Mechanism	Removes redundancy; encodes data more efficiently.	Scrambles data using cryptographic keys and algorithms.
Reversibility	Lossless compression is perfectly reversible; lossy is not.	Designed to be reversible only with the correct key.
Application	Efficient storage, faster network transfers.	Confidentiality, authentication, integrity.
Dependency	Requires a decompression algorithm.	Requires a decryption key and algorithm.

While data compression makes data smaller, it does not inherently make it secure. Conversely, data encryption makes data unintelligible without the proper key, but typically increases its size due to the encryption process and added metadata. In many financial applications, data is first compressed to save space and then encrypted to ensure security during transmission or storage.

FAQs

Is data compression always lossless?

No, data compression can be either lossless or lossy. Lossless compression allows for the perfect reconstruction of the original data, meaning no information is lost. This is crucial for financial records, documents, and executable code. Lossy compression, on the other hand, discards some information permanently to achieve higher compression ratios and is typically used for multimedia files like images, audio, and video where slight degradation is acceptable.

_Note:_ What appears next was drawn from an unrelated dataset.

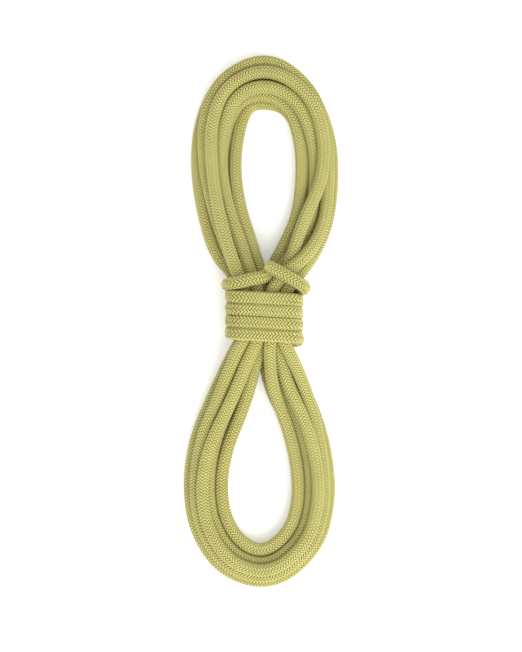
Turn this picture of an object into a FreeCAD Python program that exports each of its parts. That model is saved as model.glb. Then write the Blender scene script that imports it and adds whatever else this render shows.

How does data compression save money?

Data compression saves money by reducing the resources needed for data storage and data transmission. Smaller file sizes mean fewer hard drives or less cloud storage space is required, lowering infrastructure costs. Additionally, less data needs to be sent over networks, which can reduce bandwidth fees and speed up data transfers, improving operational efficiency.

Can compressed data be searched or analyzed directly?

Generally, no. For data to be searched, analyzed, or processed, it typically needs to be decompressed first. While some specialized systems may offer limited capabilities for searching within compressed data, most analytical tools and databases operate on uncompressed information. This means there is often a decompression step before any meaningful data analysis can occur.